2. `cd backend && go test ./...` to ensure no regressions.
3. Manual: pull + apply `crowdsecurity/bot-mitigation-essentials` twice; second apply should hit cache without backup churn.
4. Confirm logs show cache hit and no `cache miss` warnings; backup directory not recreated on cache hit.
5. Validate data directories remain git-ignored (`/data/`, `/backend/data/`, backups under `/data/backups/`).
## Config File Review
- **.gitignore** — already ignores `/data/` and `/data/backups/`; covers cache/backup artifacts (`backend/data/`). No change needed.

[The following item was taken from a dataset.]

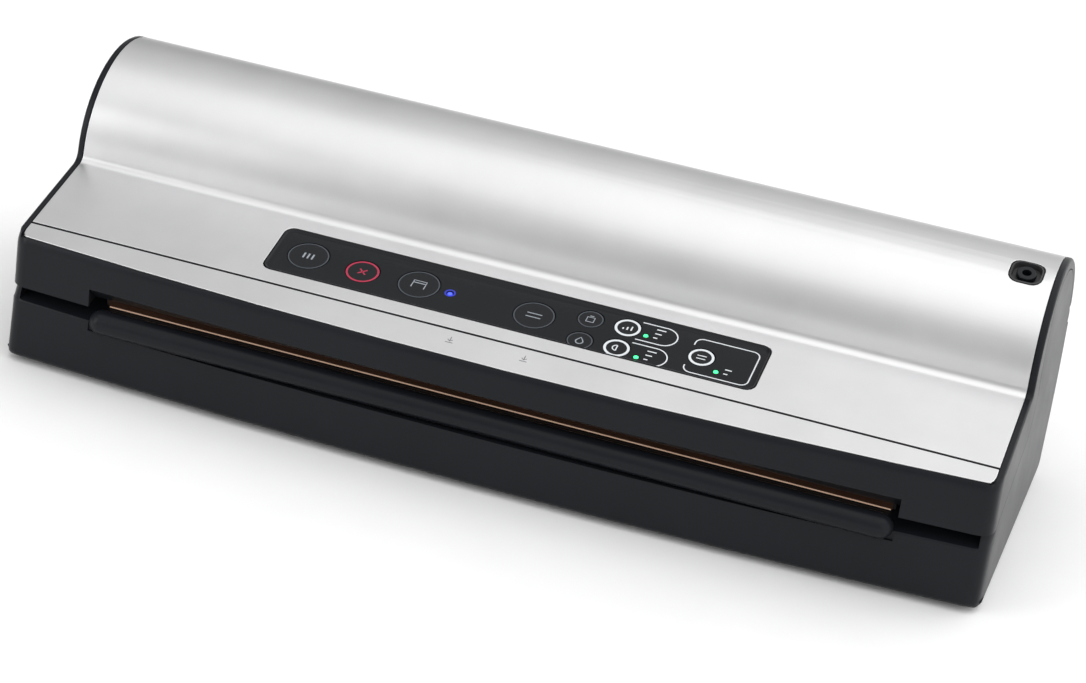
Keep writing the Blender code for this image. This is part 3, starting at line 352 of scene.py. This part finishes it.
def solid(name, points, faces, place, look, body):
    """One closed piece from points in millimetres in a frame, carried by a body."""
    mesh = bpy.data.meshes.new(name)
    mesh.from_pydata([place @ (Vector(p) * MM) for p in points], [], faces)
    work = bmesh.new()
    work.from_mesh(mesh)
    bmesh.ops.recalc_face_normals(work, faces=work.faces)
    work.to_mesh(mesh)
    work.free()
    made = bpy.data.objects.new(name, mesh)
    bpy.context.scene.collection.objects.link(made)
    mesh.materials.append(MATERIALS[look])
    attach(made, body)


def band(path, width, closed, low, high):
    """Points and faces of a flat ribbon of ink along a path of (x, v) points."""
    count = len(path)
    points, faces = [], []
    for i, (x, v) in enumerate(path):
        before = path[i - 1] if closed or i else path[i]
        after = path[(i + 1) % count] if closed or i + 1 < count else path[i]
        along = Vector((after[0] - before[0], after[1] - before[1])).normalized()
        side = Vector((-along.y, along.x)) * (width / 2)
        for sign, w in ((1, low), (1, high), (-1, high), (-1, low)):
            points.append((x + sign * side.x, v + sign * side.y, w))
    pairs = count if closed else count - 1
    for i in range(pairs):
        a, b = 4 * i, 4 * ((i + 1) % count)
        for j in range(4):
            k = (j + 1) % 4
            faces.append((a + j, a + k, b + k, b + j))
    if not closed:
        faces.append((0, 1, 2, 3))
        faces.append(tuple(4 * (count - 1) + j for j in (3, 2, 1, 0)))
    return points, faces


def ink(name, strokes, place, look, body, low, high):
    """One piece of print made of several strokes, each a path with its width and whether it closes."""
    points, faces = [], []
    for path, width, closed in strokes:
        more, sides = band(path, width, closed, low, high)
        faces += [tuple(i + len(points) for i in face) for face in sides]
        points += more
    solid(name, points, faces, place, look, body)


LOOP_STEPS = 64


def arc(x, v, radius, start, end, steps):
    angles = [math.radians(start + (end - start) * i / steps) for i in range(steps + 1)]
    return [(x + radius * math.cos(a), v + radius * math.sin(a)) for a in angles]


def loop(x, v, radius):
    return arc(x, v, radius, 0.0, 360.0, LOOP_STEPS)[:-1]


def centre_of(node):
    """A node's centre in panel coordinates, in millimetres."""
    low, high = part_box(node)
    middle = PANEL.inverted() @ ((Vector(low) + Vector(high)) / 2)
    return middle.x / MM, middle.y / MM


INK_LOW = -0.84
INK_HIGH = -0.74
BEZEL_LOW = -0.86

# Each key: its radius, and the look and width of the ring printed on it
RINGS = {
    "key_pulse": (8.2, "faint_ink", 0.5),
    "key_cancel": (6.7, "red_ink", 0.8),
    "key_vacuum_seal": (8.3, "faint_ink", 0.5),
    "key_manual_seal": (8.1, "faint_ink", 0.5),
    "key_canister": (5.1, "faint_ink", 0.5),
    "key_marinate": (5.1, "faint_ink", 0.5),
    "key_vacuum_level": (5.2, "white_ink", 1.0),
    "key_food_type": (5.2, "white_ink", 1.0),
    "key_seal_mode": (5.1, "white_ink", 1.0),
}


THIN = 0.45
MEDIUM = 0.6
THICK = 0.7


def bar(x0, v0, x1, v1, width=THIN):
    return [(x0, v0), (x1, v1)], width, False


# Each key's small generic sign, as strokes round the key's own centre
SIGNS = {
    "key_pulse": [bar(x, -1.6, x, 1.6, THICK) for x in (-1.8, 0.0, 1.8)],
    "key_cancel": [bar(-1.5, -1.5 * way, 1.5, 1.5 * way, MEDIUM) for way in (-1, 1)],
    "key_vacuum_seal": [
        ([(-2.6, -2.2), (-2.6, 2.2), (2.6, 2.2), (2.6, -2.2)], THIN, False),
        bar(-2.6, 0.9, 2.6, 0.9),
    ],
    "key_manual_seal": [bar(-3.0, v, 3.0, v) for v in (-1.1, 1.1)],
    "key_canister": [
        ([(-1.5, -1.6), (-1.5, 1.2), (1.5, 1.2), (1.5, -1.6)], THIN, True),
        bar(-0.8, 2.0, 0.8, 2.0),
    ],
    "key_marinate": [([(0.0, 2.1)] + arc(0.0, -0.5, 1.4, 30.0, -210.0, 20), THIN, True)],
    "key_vacuum_level": [
        bar(-1.6 + i * 1.6, -1.3, -1.6 + i * 1.6, -0.3 + i * 0.8, MEDIUM) for i in range(3)
    ],
    "key_food_type": [
        (arc(0.0, 0.0, 1.6, 90.0, 270.0, 16), THIN, False),
        bar(0.0, -1.6, 0.0, 1.6),
    ],
    "key_seal_mode": [bar(-1.8, v, 1.8, v) for v in (-0.9, 0.9)],
}

RING_INSET = 0.15


def print_keys():
    for key, (radius, look, width) in RINGS.items():
        x, v = centre_of(key)
        rim = [(loop(x, v, radius - RING_INSET - width / 2), width, True)]
        ink(f"{key}_ring", rim, PANEL, look, key, INK_LOW, INK_HIGH)
        sign = []
        for path, stroke, closed in SIGNS[key]:
            sign.append(([(x + dx, v + dv) for dx, dv in path], stroke, closed))
        sign_look = "soft_ink" if look == "faint_ink" else look
        ink(f"{key}_sign", sign, PANEL, sign_look, key, INK_LOW, INK_HIGH)


OUTLINE = 0.5
PILL_HALF = 5.4
PILL_TUCK = 0.6
PILL_LENGTHS = {"key_vacuum_level": 19.8, "key_food_type": 19.9}


def pill(key, length):
    """Open outline of a pill that starts at a round key and goes right."""
    x, v = centre_of(key)
    start = x + RINGS[key][0] - PILL_TUCK
    turn = arc(x + length - PILL_HALF, v, PILL_HALF, 90.0, -90.0, 24)
    return [(start, v + PILL_HALF)] + turn + [(start, v - PILL_HALF)]


# The frame's reach to each side of its key, its top and bottom on the panel, and its gap at the key
FRAME_LEFT = 4.7
FRAME_RIGHT = 20.6
FRAME_TOP = 40.2
FRAME_BOTTOM = 19.2
FRAME_BEND = 3.0
FRAME_GAP = 6.4


def frame_round(key):
    """Rounded rectangle round the seal mode key, open where the key stands."""
    x, v = centre_of(key)
    left, right = x - FRAME_LEFT, x + FRAME_RIGHT
    low_v, high_v = FRAME_BOTTOM + FRAME_BEND, FRAME_TOP - FRAME_BEND
    points = [(left, v + FRAME_GAP)]
    corners = (
        (left + FRAME_BEND, high_v, 180.0), (right - FRAME_BEND, high_v, 90.0),
        (right - FRAME_BEND, low_v, 0.0), (left + FRAME_BEND, low_v, 270.0),
    )
    for corner_x, corner_v, start in corners:
        points += arc(corner_x, corner_v, FRAME_BEND, start, start - 90.0, 8)
    return points + [(left, v - FRAME_GAP)]


# The short bars beside each lamp, which stand for its settings
SETTINGS = {"lamp_vacuum_level": 3, "lamp_food_type": 3, "lamp_seal_mode": 2}
SETTING_START = 3.0
SETTING_DROP = 0.4
SETTING_PITCH = 2.6
SETTING_LENGTH = 1.6
SETTING_WIDTH = 0.55
HALO_RADIUS = 1.9
HALO_WIDTH = 0.7


def print_panel():
    lines = [(pill(key, length), OUTLINE, False) for key, length in PILL_LENGTHS.items()]
    lines += [(frame_round("key_seal_mode"), OUTLINE, False)]
    for lamp, count in SETTINGS.items():
        x, v = centre_of(lamp)
        for i in range(count):
            start, up = x + SETTING_START, v + SETTING_PITCH * i - SETTING_DROP
            lines.append(bar(start, up, start + SETTING_LENGTH + i, up, SETTING_WIDTH))
    ink("panel_outlines", lines, PANEL, "white_ink", "lid", BEZEL_LOW, INK_HIGH)
    x, v = centre_of("lamp_ready")
    halo = [(loop(x, v, HALO_RADIUS), HALO_WIDTH, True)]
    ink("ready_halo", halo, PANEL, "blue_halo", "lid", BEZEL_LOW, INK_HIGH)


MARK_UP = 2.4
MARK_WIDTH = 0.35
MARK_PLACES = (-17.0, 12.7)
STRIP_INK_LOW = -0.06
STRIP_INK_HIGH = 0.03


def press_mark(x):
    """A downward arrow over a line, to show where the lid is pressed shut."""
    v = MARK_UP
    stem = [(x, v + 1.5), (x, v - 0.9)]
    head = [(x - 1.0, v - 0.1), (x, v - 1.1), (x + 1.0, v - 0.1)]
    foot = [(x - 1.5, v - 1.9), (x + 1.5, v - 1.9)]
    return [(path, MARK_WIDTH, False) for path in (stem, head, foot)]


def print_strip():
    marks = [stroke for x in MARK_PLACES for stroke in press_mark(x)]
    ink("press_marks", marks, PANEL, "dark_ink", "lid", STRIP_INK_LOW, STRIP_INK_HIGH)


# Place and size of the painted highlight on the tape's edge
HIGHLIGHT_HALF = 158.4
HIGHLIGHT_UP = 6.72
HIGHLIGHT_WIDTH = 0.26
HIGHLIGHT_LOW = 0.45
HIGHLIGHT_HIGH = 0.85


def paint_tape_highlight():
    """Painted highlight on the sealing tape's edge, just above the tongue: a thin glowing copper-coloured
    strip standing in for the light it catches.
    """
    edge = [bar(-HIGHLIGHT_HALF, HIGHLIGHT_UP, HIGHLIGHT_HALF, HIGHLIGHT_UP, HIGHLIGHT_WIDTH)]
    ink("tape_highlight", edge, DECK, "painted_glint", "base", HIGHLIGHT_LOW, HIGHLIGHT_HIGH)


make_studio()
dress_nodes()
print_keys()
print_panel()
print_strip()
paint_tape_highlight()
bpy.context.scene.view_settings.view_transform = "Standard"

- **.dockerignore** — excludes `data/` and `backend/data/`, keeping hub cache/backup out of build context. No change needed.
- **.codecov.yml** — excludes `backend/data/**`; cache/backup coverage not expected. No change needed.
- **Dockerfile** — installs `cscli`; ensure version is recent enough for hub pulls (currently `CROWDSEC_VERSION=1.7.4`). No adjustments required for this fix, but verify the image still includes cscli after build.
## Deliverables
- Patch for cache-miss resilience and slug normalization in `HubService.Apply()` and helpers.
- Error/logging improvements in `ApplyPreset` handler.
- Regression tests covering cache-miss + repull, slug normalization, and rollback behavior.
- Optional: cache-status enrichment for UI consumption (if small and low-risk).